Selon vous, est-ce une bonne chose que les canons de l’entreprise soit repris jusqu’au plus haut sommet de l’Etat ? La gestion de l’Etat peut-elle vraiment être calquée sur le modèle de la société privée.
Emmanuel Macron a été élu pour mener à bien des réformes fortes, fondatrices et audacieuses. Avec ce processus, il accompagne également ses ministres dans cette dynamique qu’il a lui-même insufflée, comme je l’évoquais en préambule. L’enjeu pour Emmanuel Macron est de renforcer la cohésion gouvernementale entre des ministres qui ont des parcours et des aspirations très disparates. Et l’approche de l’été est le moment idoine pour cela afin d’aborder la rentrée « gonflé à bloc » pour porter cet esprit d’initiative jusque dans les réformes menées. Pour répondre plus précisément à votre question, les gens attendent de ce quinquennat que des mesures concrètes soient prises.

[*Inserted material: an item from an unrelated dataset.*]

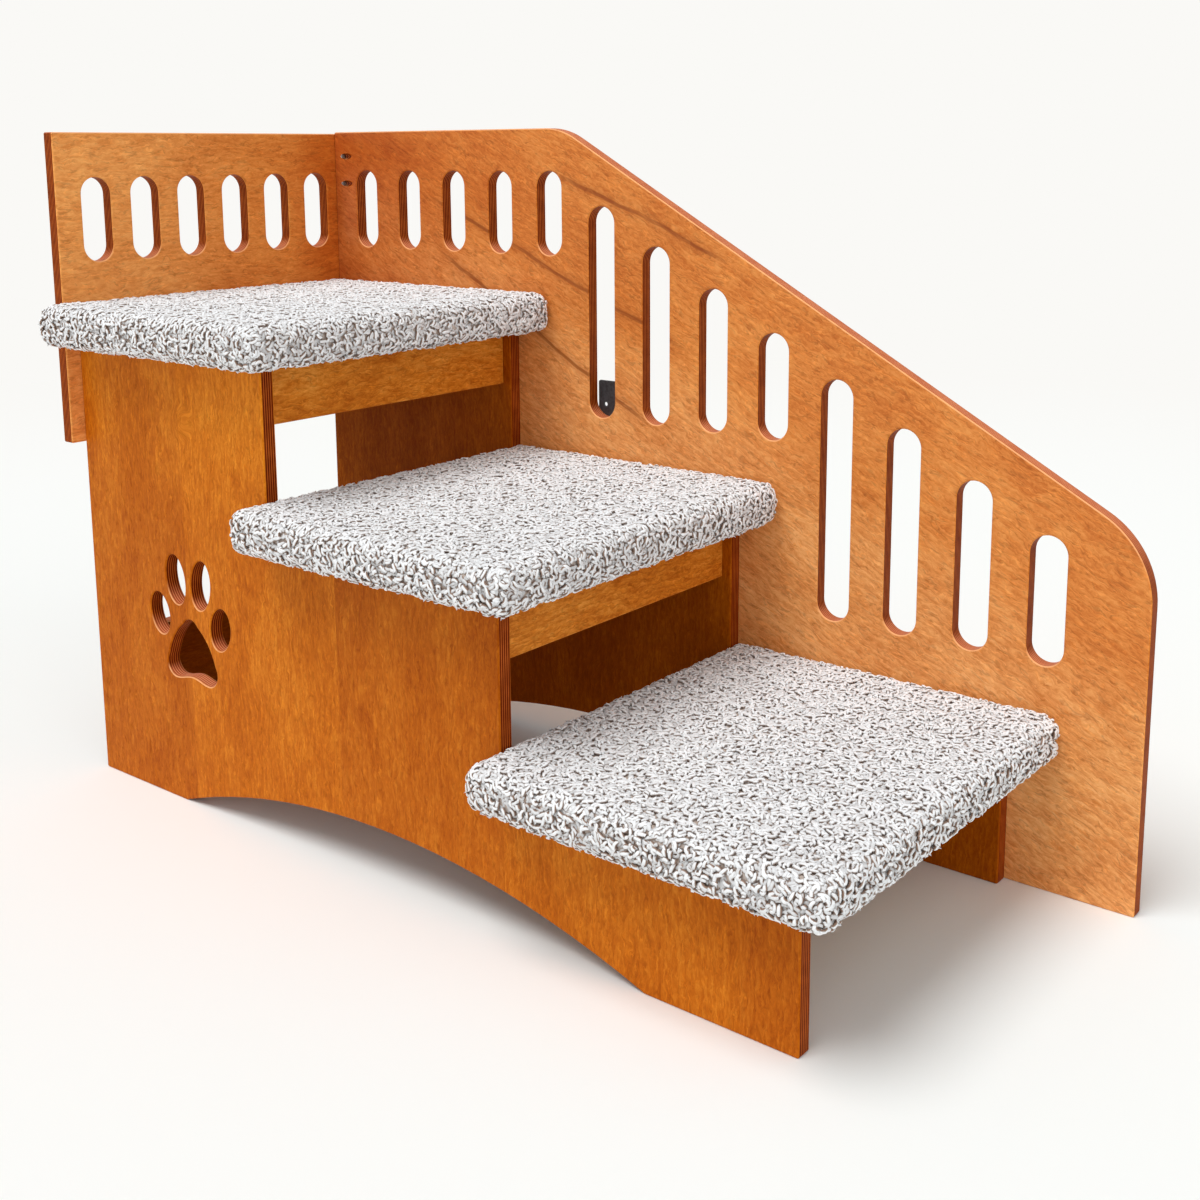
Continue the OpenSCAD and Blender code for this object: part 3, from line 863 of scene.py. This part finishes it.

Ils ne veulent plus des « effets de manche » et autres stratégies de communication. Il faut donc montrer que les ministres respectent leur feuille de route et ne perdent pas de vue les objectifs fixés par le chef de l’Etat. Comme au sein d’une entreprise, le président de la République se veut le chantre d’une vision verticale afin de garder le cap pour les prochaines années à venir. Cela correspond d’ailleurs parfaitement à sa vision de la politique, avec toutefois une petite tendance à « événementialiser » les différentes séquences du quinquennat.